#### PROVIDED MATERIAL:
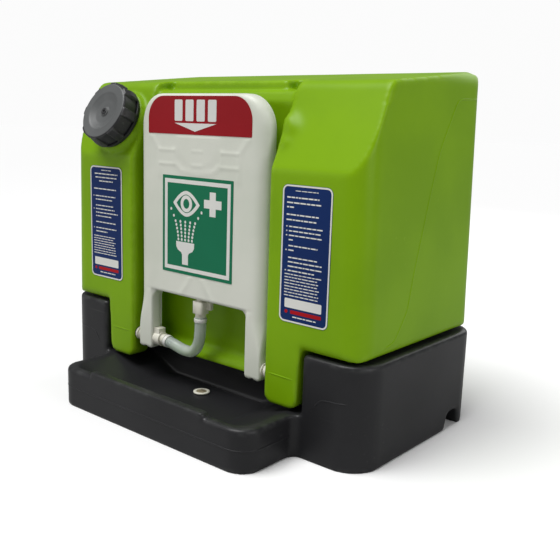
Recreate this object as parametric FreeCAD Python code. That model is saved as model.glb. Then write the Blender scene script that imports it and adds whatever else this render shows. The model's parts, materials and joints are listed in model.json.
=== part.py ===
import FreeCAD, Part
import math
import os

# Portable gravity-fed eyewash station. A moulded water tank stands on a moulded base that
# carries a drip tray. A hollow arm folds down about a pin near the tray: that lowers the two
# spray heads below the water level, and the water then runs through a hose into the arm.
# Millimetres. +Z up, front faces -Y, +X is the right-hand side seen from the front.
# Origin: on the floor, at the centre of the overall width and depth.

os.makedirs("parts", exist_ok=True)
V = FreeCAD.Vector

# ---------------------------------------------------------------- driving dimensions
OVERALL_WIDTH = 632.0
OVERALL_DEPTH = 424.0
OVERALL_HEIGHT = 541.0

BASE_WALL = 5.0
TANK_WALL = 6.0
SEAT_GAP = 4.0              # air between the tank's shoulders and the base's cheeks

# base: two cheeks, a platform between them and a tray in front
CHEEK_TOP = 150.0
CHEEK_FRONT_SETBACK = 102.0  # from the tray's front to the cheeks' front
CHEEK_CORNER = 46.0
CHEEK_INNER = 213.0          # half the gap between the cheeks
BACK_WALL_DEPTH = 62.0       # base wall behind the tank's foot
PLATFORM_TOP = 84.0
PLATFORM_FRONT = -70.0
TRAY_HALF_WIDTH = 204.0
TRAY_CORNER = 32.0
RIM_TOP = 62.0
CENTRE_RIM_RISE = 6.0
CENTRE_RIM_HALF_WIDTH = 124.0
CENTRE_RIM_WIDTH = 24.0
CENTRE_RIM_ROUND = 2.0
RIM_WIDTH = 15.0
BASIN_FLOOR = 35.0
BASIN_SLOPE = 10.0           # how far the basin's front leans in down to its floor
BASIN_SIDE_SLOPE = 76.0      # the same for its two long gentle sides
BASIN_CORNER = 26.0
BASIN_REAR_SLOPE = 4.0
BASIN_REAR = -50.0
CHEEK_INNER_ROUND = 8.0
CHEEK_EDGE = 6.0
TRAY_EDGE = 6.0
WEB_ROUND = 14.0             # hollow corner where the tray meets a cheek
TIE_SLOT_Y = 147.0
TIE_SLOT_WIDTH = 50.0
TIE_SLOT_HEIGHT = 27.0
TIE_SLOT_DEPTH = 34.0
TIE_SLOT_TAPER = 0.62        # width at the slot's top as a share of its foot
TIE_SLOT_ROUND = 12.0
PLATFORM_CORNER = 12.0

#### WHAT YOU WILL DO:
Give the data again, exactly as it stands.

#### RESPONSE TO THIS EXERCISE:
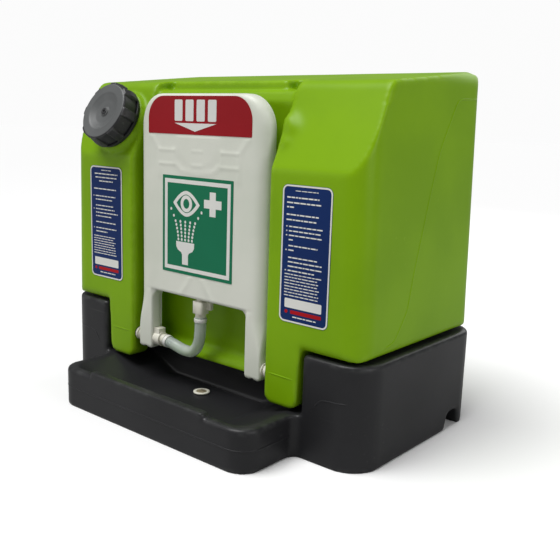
Recreate this object as parametric FreeCAD Python code. That model is saved as model.glb. Then write the Blender scene script that imports it and adds whatever else this render shows. The model's parts, materials and joints are listed in model.json.
=== part.py ===
import FreeCAD, Part
import math
import os

# Portable gravity-fed eyewash station. A moulded water tank stands on a moulded base that
# carries a drip tray. A hollow arm folds down about a pin near the tray: that lowers the two
# spray heads below the water level, and the water then runs through a hose into the arm.
# Millimetres. +Z up, front faces -Y, +X is the right-hand side seen from the front.
# Origin: on the floor, at the centre of the overall width and depth.

os.makedirs("parts", exist_ok=True)
V = FreeCAD.Vector

# ---------------------------------------------------------------- driving dimensions
OVERALL_WIDTH = 632.0
OVERALL_DEPTH = 424.0
OVERALL_HEIGHT = 541.0

BASE_WALL = 5.0
TANK_WALL = 6.0
SEAT_GAP = 4.0              # air between the tank's shoulders and the base's cheeks

# base: two cheeks, a platform between them and a tray in front
CHEEK_TOP = 150.0
CHEEK_FRONT_SETBACK = 102.0  # from the tray's front to the cheeks' front
CHEEK_CORNER = 46.0
CHEEK_INNER = 213.0          # half the gap between the cheeks
BACK_WALL_DEPTH = 62.0       # base wall behind the tank's foot
PLATFORM_TOP = 84.0
PLATFORM_FRONT = -70.0
TRAY_HALF_WIDTH = 204.0
TRAY_CORNER = 32.0
RIM_TOP = 62.0
CENTRE_RIM_RISE = 6.0
CENTRE_RIM_HALF_WIDTH = 124.0
CENTRE_RIM_WIDTH = 24.0
CENTRE_RIM_ROUND = 2.0
RIM_WIDTH = 15.0
BASIN_FLOOR = 35.0
BASIN_SLOPE = 10.0           # how far the basin's front leans in down to its floor
BASIN_SIDE_SLOPE = 76.0      # the same for its two long gentle sides
BASIN_CORNER = 26.0
BASIN_REAR_SLOPE = 4.0
BASIN_REAR = -50.0
CHEEK_INNER_ROUND = 8.0
CHEEK_EDGE = 6.0
TRAY_EDGE = 6.0
WEB_ROUND = 14.0             # hollow corner where the tray meets a cheek
TIE_SLOT_Y = 147.0
TIE_SLOT_WIDTH = 50.0
TIE_SLOT_HEIGHT = 27.0
TIE_SLOT_DEPTH = 34.0
TIE_SLOT_TAPER = 0.62        # width at the slot's top as a share of its foot
TIE_SLOT_ROUND = 12.0
PLATFORM_CORNER = 12.0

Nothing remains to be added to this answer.